Getting the most value from UPRNs
Within the borough council, several teams are still working without fully-digitised systems. Hard copies of registers and spreadsheets have to be checked and updated by hand. This creates room for error, it is an unwieldy system for colleagues to maintain, and delivers a less than ideal service to residents.
The Support for Troubled Families team’s work is a good example: colleagues work with information corresponding to over 22,000 people’s details.
The team has to match data from the Local Land & Property Gazetteer (LLPG) to information from at least 15 other sources before it can start analysing data with confidence - including information from the Department for Work & Pensions, the Ministry of Housing, Communities and Local Government, Department of Social Security, and the Department for Education. At least one of the data sets in use by this team comprises in excess of 800,000 individual records.
Finding places
Historically, the Support for Troubled Families team did not have access to data in the LLPG Gazetteer. However, by working collaboratively, an internal process has been agreed to provide UPRNs as and when required.
The team can now link extensive data sets together, with confidence. With an information sharing agreement securely in place, for example, the DWP can share appropriate data to advise on the UPRNs of families known to be eligible for work-related benefits. This has reduced the time taken significantly as it involved thousands of children’s data.

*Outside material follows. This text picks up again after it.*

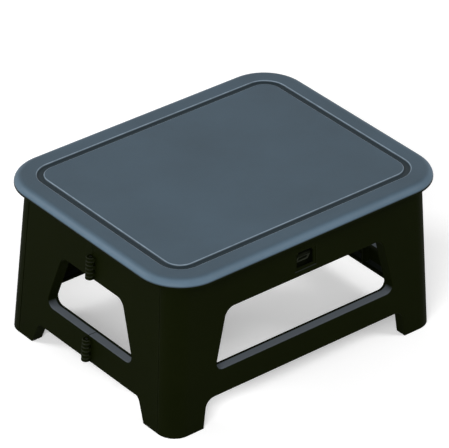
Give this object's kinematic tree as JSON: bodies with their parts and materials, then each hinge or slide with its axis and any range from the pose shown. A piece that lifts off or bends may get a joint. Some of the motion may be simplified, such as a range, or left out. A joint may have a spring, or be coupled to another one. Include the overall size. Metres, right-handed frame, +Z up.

A similar exercise is being undertaken by the borough’s Public Health department. When the team has to communicate updates, reminders or alerts to parents and guardians of pupils within the Lewisham Borough, UPRNs now provide the robust link between data records in one department and information in another.
Achieving results
UPRNs provide a robust link between all kinds of datasets. In the London Borough of Lewisham, the adoption and use of UPRNs as its reference point is making a significant difference to the council’s performance – working towards Government targets and meeting residents’ needs.